SpaceX's ambitions are not confined to low Earth orbit. The company's Starship vehicle was selected by NASA as the Human Landing System for the Artemis program — meaning Starship is how NASA plans to return astronauts to the lunar surface. The booster catch on Starship Flight 5 was, among other things, a direct step toward demonstrating the rapid reusability that NASA's Artemis 3 Moon landing will require. As of early 2026, NASA has targeted a Starship-based lunar touchdown for fall 2026, and SpaceX has been conducting propellant transfer demonstration campaigns to prove the on-orbit refueling capabilities the mission will demand.

NASA's broader Artemis architecture is evolving rapidly. In February 2026, the agency announced a major overhaul of the program, and by March 2026, the 322-foot SLS rocket was being prepared for Artemis 2 — the first crewed flight around the Moon since Apollo 17. SpaceX's Starship and the broader commercial ecosystem it has helped build are deeply woven into the fabric of NASA's lunar ambitions going forward.
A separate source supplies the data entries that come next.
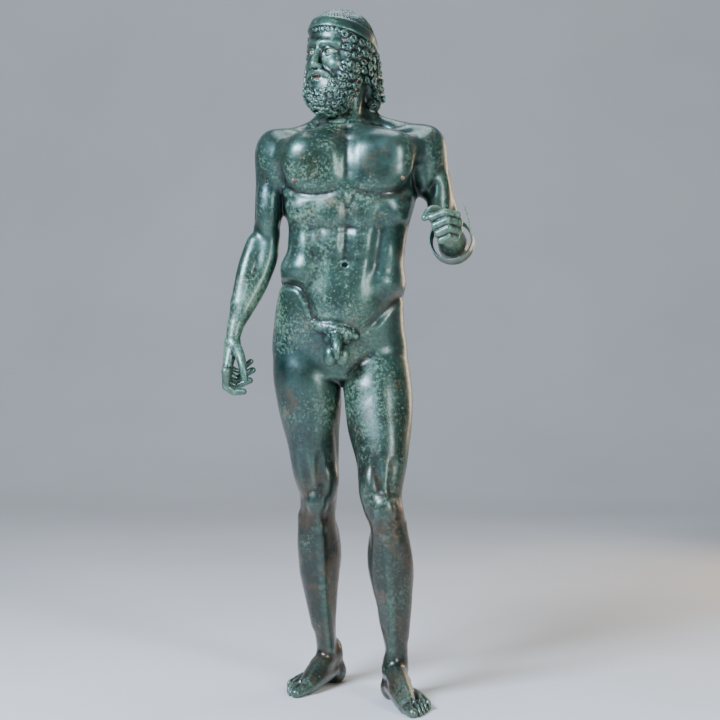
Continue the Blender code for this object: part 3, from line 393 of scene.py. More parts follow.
# Level sections of the trunk and legs, each with its height, right side, left side, front and back
TRUNK = (
    (930, -212, 96, 10, 175),
    (1000, -252, 134, -10, 205),
    (1070, -250, 129, -30, 208),
    (1140, -240, 126, -42, 182),
    (1190, -229, 126, -46, 168),
    (1230, -220, 123, -47, 162),
    (1276, -205, 120, -48, 160),
    (1330, -203, 134, -53, 172),
    (1414, -216, 152, -62, 190),
    (1490, -222, 150, -64, 200),
    (1560, -205, 140, -52, 198),
    (1610, -150, 90, -26, 176),
    (1650, -110, 30, 6, 150),
)

RIGHT_LEG = (
    (100, -127, -71, 114, 190),
    (146, -132, -71, 110, 188),
    (196, -144, -71, 103, 190),
    (243, -156, -68, 96, 196),
    (290, -167, -65, 88, 202),
    (339, -178, -60, 80, 208),
    (386, -182, -56, 74, 210),
    (433, -184, -62, 68, 204),
    (480, -179, -70, 62, 192),
    (529, -175, -72, 56, 182),
    (576, -176, -66, 50, 178),
    (623, -180, -62, 42, 180),
    (670, -190, -62, 34, 184),
    (763, -222, -60, 16, 194),
    (856, -243, -54, 0, 200),
    (930, -253, -62, -6, 200),
    (1010, -246, -95, 14, 190),
    (1090, -200, -120, 60, 160),
)

LEFT_LEG = (
    (90, 76, 138, -60, 12),
    (133, 74, 137, -62, 14),
    (179, 66, 138, -66, 16),
    (225, 55, 143, -72, 22),
    (271, 48, 148, -78, 30),
    (318, 36, 151, -86, 38),
    (364, 28, 154, -93, 42),
    (410, 27, 151, -99, 40),
    (456, 30, 142, -106, 32),
    (502, 28, 130, -111, 20),
    (548, 10, 125, -114, 14),
    (593, 0, 118, -110, 22),
    (638, -6, 122, -104, 40),
    (682, -11, 132, -97, 58),
    (770, -34, 147, -78, 100),
    (860, -45, 152, -56, 140),
    (925, -48, 147, -36, 165),
    (1000, -15, 132, 8, 170),
    (1075, 20, 90, 60, 150),
)


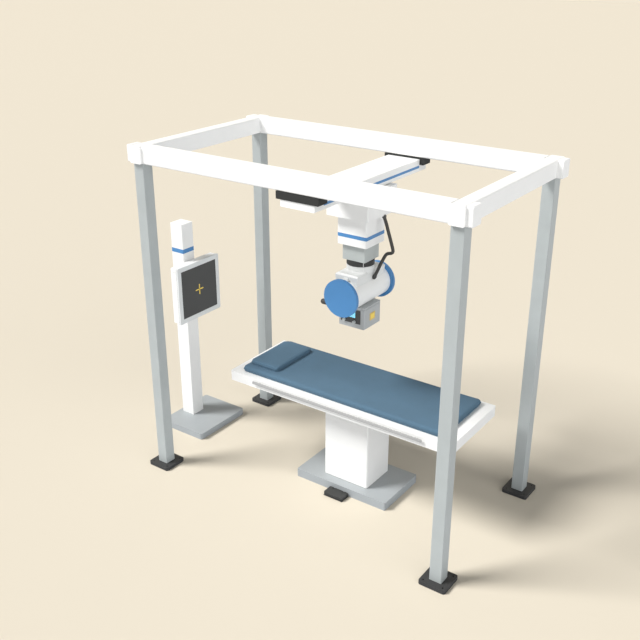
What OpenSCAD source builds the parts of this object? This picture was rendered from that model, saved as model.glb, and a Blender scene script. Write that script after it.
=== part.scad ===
// Ceiling-mounted x-ray system: overhead frame, bridge, telescopic tube column,
// tube head with collimator, floating table and wall stand. Millimetres, +Z up.

/* [Frame] */
// centre of the frame along the room
frame_x = -155; // [-400:1:400]
// centre of the frame across the room
frame_y = -52; // [-300:1:300]
// half distance between post centres along the room
post_half_x = 1375; // [1000:1:2000]
// half distance between post centres across the room
post_half_y = 715; // [500:1:1200]
// width of a square post
post_width = 100; // [60:1:160]
// wall of the post tube
post_wall = 4; // [2:0.5:10]
// side of a foot plate
foot_side = 220; // [160:1:320]
// thickness of a foot plate
foot_height = 30; // [10:1:50]
// corner radius of a foot plate
foot_corner = 20; // [2:1:50]
// radius of an anchor hole
anchor_radius = 7; // [4:0.5:12]
// anchor hole distance from the post axis, each way
anchor_place = 80; // [60:1:120]
// height of the beam undersides
beam_bottom = 2730; // [2000:1:3200]
// height of a beam section
beam_height = 135; // [80:1:200]
// width of the long beams
long_width = 120; // [80:1:200]
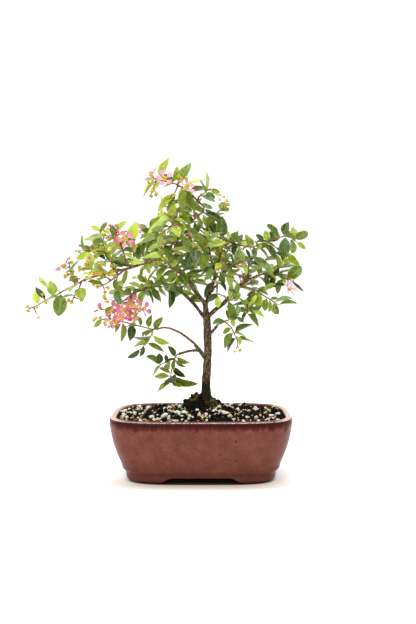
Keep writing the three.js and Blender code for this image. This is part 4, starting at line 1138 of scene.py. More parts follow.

2025–2026: Records Stack on Records

Image: NASA

The pace has not slowed. In 2025 alone, SpaceX surpassed 2,000 Starlink satellites deployed within a single year by September, launched the 100th Falcon 9 from Florida in December, completed its 550th booster landing in December, and broke pad turnaround records. By February 2026, the company launched what it called its 600th Falcon 9 rocket — a remarkable tally for a vehicle first flown in 2010. February 2026 also saw Crew-12 depart for the ISS and EchoStar 25 reach geostationary orbit on SpaceX's first GTO mission of the year.

In March 2026, SpaceX reached 10,000 simultaneous active Starlink satellites and logged its 30th Starlink mission of the year within 20 days of the month — a cadence that makes the company's own prior records look leisurely by comparison. The FAA had already authorized up to 120 orbital launches annually, and SpaceX showed every indication of filling that quota.